──────── COLLECTED MATERIAL

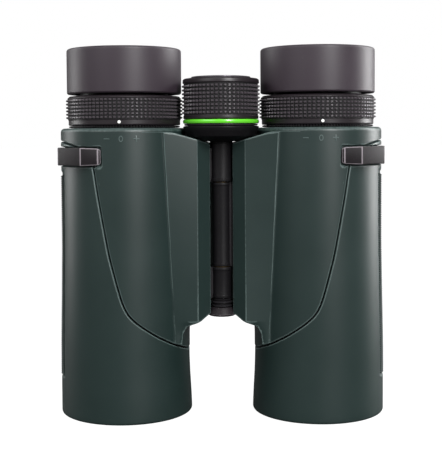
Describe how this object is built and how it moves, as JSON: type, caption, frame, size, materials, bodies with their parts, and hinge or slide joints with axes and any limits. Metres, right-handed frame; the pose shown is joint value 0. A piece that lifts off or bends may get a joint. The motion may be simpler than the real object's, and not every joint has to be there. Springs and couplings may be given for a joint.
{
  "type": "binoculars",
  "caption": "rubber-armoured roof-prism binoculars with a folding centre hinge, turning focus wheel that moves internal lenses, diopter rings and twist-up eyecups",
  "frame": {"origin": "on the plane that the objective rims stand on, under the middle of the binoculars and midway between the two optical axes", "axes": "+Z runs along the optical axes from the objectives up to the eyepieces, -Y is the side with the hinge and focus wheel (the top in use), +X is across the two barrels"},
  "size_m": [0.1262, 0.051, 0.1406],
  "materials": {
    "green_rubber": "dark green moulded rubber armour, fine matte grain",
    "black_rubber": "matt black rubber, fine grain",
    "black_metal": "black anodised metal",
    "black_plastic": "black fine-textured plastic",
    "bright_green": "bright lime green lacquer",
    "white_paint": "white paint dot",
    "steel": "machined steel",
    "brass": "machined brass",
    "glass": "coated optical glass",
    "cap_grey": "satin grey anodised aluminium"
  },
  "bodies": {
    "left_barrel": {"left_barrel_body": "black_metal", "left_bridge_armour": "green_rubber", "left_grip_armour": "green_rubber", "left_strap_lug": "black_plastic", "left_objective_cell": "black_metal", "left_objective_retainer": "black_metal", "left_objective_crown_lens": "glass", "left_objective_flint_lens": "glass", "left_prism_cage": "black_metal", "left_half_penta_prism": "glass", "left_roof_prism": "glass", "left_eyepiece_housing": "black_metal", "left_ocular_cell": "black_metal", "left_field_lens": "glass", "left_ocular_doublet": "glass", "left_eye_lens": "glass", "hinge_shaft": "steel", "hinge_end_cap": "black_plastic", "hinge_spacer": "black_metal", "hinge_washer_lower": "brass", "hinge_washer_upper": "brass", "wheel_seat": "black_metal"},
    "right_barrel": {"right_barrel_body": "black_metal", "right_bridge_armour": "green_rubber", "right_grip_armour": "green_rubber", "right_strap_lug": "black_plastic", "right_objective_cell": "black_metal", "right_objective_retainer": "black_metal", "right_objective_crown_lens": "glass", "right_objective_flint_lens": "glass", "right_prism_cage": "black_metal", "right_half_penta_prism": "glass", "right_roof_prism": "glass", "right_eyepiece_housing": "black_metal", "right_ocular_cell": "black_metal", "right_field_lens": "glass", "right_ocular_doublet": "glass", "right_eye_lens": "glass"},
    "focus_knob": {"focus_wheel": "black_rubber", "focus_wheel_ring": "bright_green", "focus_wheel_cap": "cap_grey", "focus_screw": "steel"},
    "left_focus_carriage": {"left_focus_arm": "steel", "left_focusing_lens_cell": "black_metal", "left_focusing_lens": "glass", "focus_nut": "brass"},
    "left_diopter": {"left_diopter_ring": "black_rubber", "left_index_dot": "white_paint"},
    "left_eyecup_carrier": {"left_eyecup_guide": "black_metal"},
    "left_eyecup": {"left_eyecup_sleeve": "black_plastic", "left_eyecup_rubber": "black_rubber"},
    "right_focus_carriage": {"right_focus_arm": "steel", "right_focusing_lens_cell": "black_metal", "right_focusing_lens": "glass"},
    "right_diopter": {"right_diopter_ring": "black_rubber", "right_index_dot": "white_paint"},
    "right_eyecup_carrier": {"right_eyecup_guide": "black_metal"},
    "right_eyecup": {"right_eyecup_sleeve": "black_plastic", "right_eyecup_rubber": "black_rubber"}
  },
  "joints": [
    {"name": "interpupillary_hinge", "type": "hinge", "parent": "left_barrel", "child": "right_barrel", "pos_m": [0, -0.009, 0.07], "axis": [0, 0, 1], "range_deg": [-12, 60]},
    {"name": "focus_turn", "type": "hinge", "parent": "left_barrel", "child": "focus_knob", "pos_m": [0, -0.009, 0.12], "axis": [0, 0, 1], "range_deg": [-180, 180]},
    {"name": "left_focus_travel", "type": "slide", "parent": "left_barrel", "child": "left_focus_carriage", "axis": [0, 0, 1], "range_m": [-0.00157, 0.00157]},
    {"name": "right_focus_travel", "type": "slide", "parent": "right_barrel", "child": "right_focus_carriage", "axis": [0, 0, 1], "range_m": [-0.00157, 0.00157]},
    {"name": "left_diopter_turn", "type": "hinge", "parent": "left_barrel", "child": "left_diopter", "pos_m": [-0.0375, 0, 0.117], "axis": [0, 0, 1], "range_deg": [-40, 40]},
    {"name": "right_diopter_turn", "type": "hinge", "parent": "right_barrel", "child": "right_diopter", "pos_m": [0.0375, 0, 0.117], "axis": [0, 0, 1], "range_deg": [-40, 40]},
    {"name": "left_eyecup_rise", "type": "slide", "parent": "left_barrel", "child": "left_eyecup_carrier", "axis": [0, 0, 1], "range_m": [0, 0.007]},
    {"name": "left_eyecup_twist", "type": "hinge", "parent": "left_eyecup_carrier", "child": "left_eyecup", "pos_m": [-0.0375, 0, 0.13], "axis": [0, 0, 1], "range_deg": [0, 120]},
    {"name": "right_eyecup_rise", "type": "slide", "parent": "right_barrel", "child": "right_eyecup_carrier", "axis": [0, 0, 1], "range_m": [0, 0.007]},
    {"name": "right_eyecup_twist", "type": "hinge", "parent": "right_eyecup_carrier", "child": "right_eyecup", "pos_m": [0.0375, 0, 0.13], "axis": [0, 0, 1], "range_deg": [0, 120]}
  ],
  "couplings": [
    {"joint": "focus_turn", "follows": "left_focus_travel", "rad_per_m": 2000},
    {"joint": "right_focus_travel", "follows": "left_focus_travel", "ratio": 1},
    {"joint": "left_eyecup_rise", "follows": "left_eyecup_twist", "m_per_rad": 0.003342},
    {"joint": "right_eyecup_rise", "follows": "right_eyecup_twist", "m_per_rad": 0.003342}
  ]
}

────────────────

* [WHAT THE EXERCISE ASKS] Return the material exactly as it stands.

* [RESPONSE TO THE TASK]
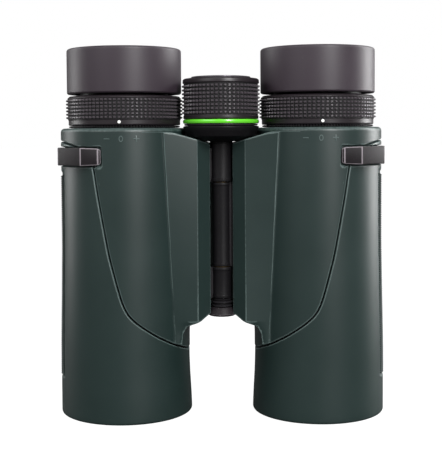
Describe how this object is built and how it moves, as JSON: type, caption, frame, size, materials, bodies with their parts, and hinge or slide joints with axes and any limits. Metres, right-handed frame; the pose shown is joint value 0. A piece that lifts off or bends may get a joint. The motion may be simpler than the real object's, and not every joint has to be there. Springs and couplings may be given for a joint.
{
  "type": "binoculars",
  "caption": "rubber-armoured roof-prism binoculars with a folding centre hinge, turning focus wheel that moves internal lenses, diopter rings and twist-up eyecups",
  "frame": {"origin": "on the plane that the objective rims stand on, under the middle of the binoculars and midway between the two optical axes", "axes": "+Z runs along the optical axes from the objectives up to the eyepieces, -Y is the side with the hinge and focus wheel (the top in use), +X is across the two barrels"},
  "size_m": [0.1262, 0.051, 0.1406],
  "materials": {
    "green_rubber": "dark green moulded rubber armour, fine matte grain",
    "black_rubber": "matt black rubber, fine grain",
    "black_metal": "black anodised metal",
    "black_plastic": "black fine-textured plastic",
    "bright_green": "bright lime green lacquer",
    "white_paint": "white paint dot",
    "steel": "machined steel",
    "brass": "machined brass",
    "glass": "coated optical glass",
    "cap_grey": "satin grey anodised aluminium"
  },
  "bodies": {
    "left_barrel": {"left_barrel_body": "black_metal", "left_bridge_armour": "green_rubber", "left_grip_armour": "green_rubber", "left_strap_lug": "black_plastic", "left_objective_cell": "black_metal", "left_objective_retainer": "black_metal", "left_objective_crown_lens": "glass", "left_objective_flint_lens": "glass", "left_prism_cage": "black_metal", "left_half_penta_prism": "glass", "left_roof_prism": "glass", "left_eyepiece_housing": "black_metal", "left_ocular_cell": "black_metal", "left_field_lens": "glass", "left_ocular_doublet": "glass", "left_eye_lens": "glass", "hinge_shaft": "steel", "hinge_end_cap": "black_plastic", "hinge_spacer": "black_metal", "hinge_washer_lower": "brass", "hinge_washer_upper": "brass", "wheel_seat": "black_metal"},
    "right_barrel": {"right_barrel_body": "black_metal", "right_bridge_armour": "green_rubber", "right_grip_armour": "green_rubber", "right_strap_lug": "black_plastic", "right_objective_cell": "black_metal", "right_objective_retainer": "black_metal", "right_objective_crown_lens": "glass", "right_objective_flint_lens": "glass", "right_prism_cage": "black_metal", "right_half_penta_prism": "glass", "right_roof_prism": "glass", "right_eyepiece_housing": "black_metal", "right_ocular_cell": "black_metal", "right_field_lens": "glass", "right_ocular_doublet": "glass", "right_eye_lens": "glass"},
    "focus_knob": {"focus_wheel": "black_rubber", "focus_wheel_ring": "bright_green", "focus_wheel_cap": "cap_grey", "focus_screw": "steel"},
    "left_focus_carriage": {"left_focus_arm": "steel", "left_focusing_lens_cell": "black_metal", "left_focusing_lens": "glass", "focus_nut": "brass"},
    "left_diopter": {"left_diopter_ring": "black_rubber", "left_index_dot": "white_paint"},
    "left_eyecup_carrier": {"left_eyecup_guide": "black_metal"},
    "left_eyecup": {"left_eyecup_sleeve": "black_plastic", "left_eyecup_rubber": "black_rubber"},
    "right_focus_carriage": {"right_focus_arm": "steel", "right_focusing_lens_cell": "black_metal", "right_focusing_lens": "glass"},
    "right_diopter": {"right_diopter_ring": "black_rubber", "right_index_dot": "white_paint"},
    "right_eyecup_carrier": {"right_eyecup_guide": "black_metal"},
    "right_eyecup": {"right_eyecup_sleeve": "black_plastic", "right_eyecup_rubber": "black_rubber"}
  },
  "joints": [
    {"name": "interpupillary_hinge", "type": "hinge", "parent": "left_barrel", "child": "right_barrel", "pos_m": [0, -0.009, 0.07], "axis": [0, 0, 1], "range_deg": [-12, 60]},
    {"name": "focus_turn", "type": "hinge", "parent": "left_barrel", "child": "focus_knob", "pos_m": [0, -0.009, 0.12], "axis": [0, 0, 1], "range_deg": [-180, 180]},
    {"name": "left_focus_travel", "type": "slide", "parent": "left_barrel", "child": "left_focus_carriage", "axis": [0, 0, 1], "range_m": [-0.00157, 0.00157]},
    {"name": "right_focus_travel", "type": "slide", "parent": "right_barrel", "child": "right_focus_carriage", "axis": [0, 0, 1], "range_m": [-0.00157, 0.00157]},
    {"name": "left_diopter_turn", "type": "hinge", "parent": "left_barrel", "child": "left_diopter", "pos_m": [-0.0375, 0, 0.117], "axis": [0, 0, 1], "range_deg": [-40, 40]},
    {"name": "right_diopter_turn", "type": "hinge", "parent": "right_barrel", "child": "right_diopter", "pos_m": [0.0375, 0, 0.117], "axis": [0, 0, 1], "range_deg": [-40, 40]},
    {"name": "left_eyecup_rise", "type": "slide", "parent": "left_barrel", "child": "left_eyecup_carrier", "axis": [0, 0, 1], "range_m": [0, 0.007]},
    {"name": "left_eyecup_twist", "type": "hinge", "parent": "left_eyecup_carrier", "child": "left_eyecup", "pos_m": [-0.0375, 0, 0.13], "axis": [0, 0, 1], "range_deg": [0, 120]},
    {"name": "right_eyecup_rise", "type": "slide", "parent": "right_barrel", "child": "right_eyecup_carrier", "axis": [0, 0, 1], "range_m": [0, 0.007]},
    {"name": "right_eyecup_twist", "type": "hinge", "parent": "right_eyecup_carrier", "child": "right_eyecup", "pos_m": [0.0375, 0, 0.13], "axis": [0, 0, 1], "range_deg": [0, 120]}
  ],
  "couplings": [
    {"joint": "focus_turn", "follows": "left_focus_travel", "rad_per_m": 2000},
    {"joint": "right_focus_travel", "follows": "left_focus_travel", "ratio": 1},
    {"joint": "left_eyecup_rise", "follows": "left_eyecup_twist", "m_per_rad": 0.003342},
    {"joint": "right_eyecup_rise", "follows": "right_eyecup_twist", "m_per_rad": 0.003342}
  ]
}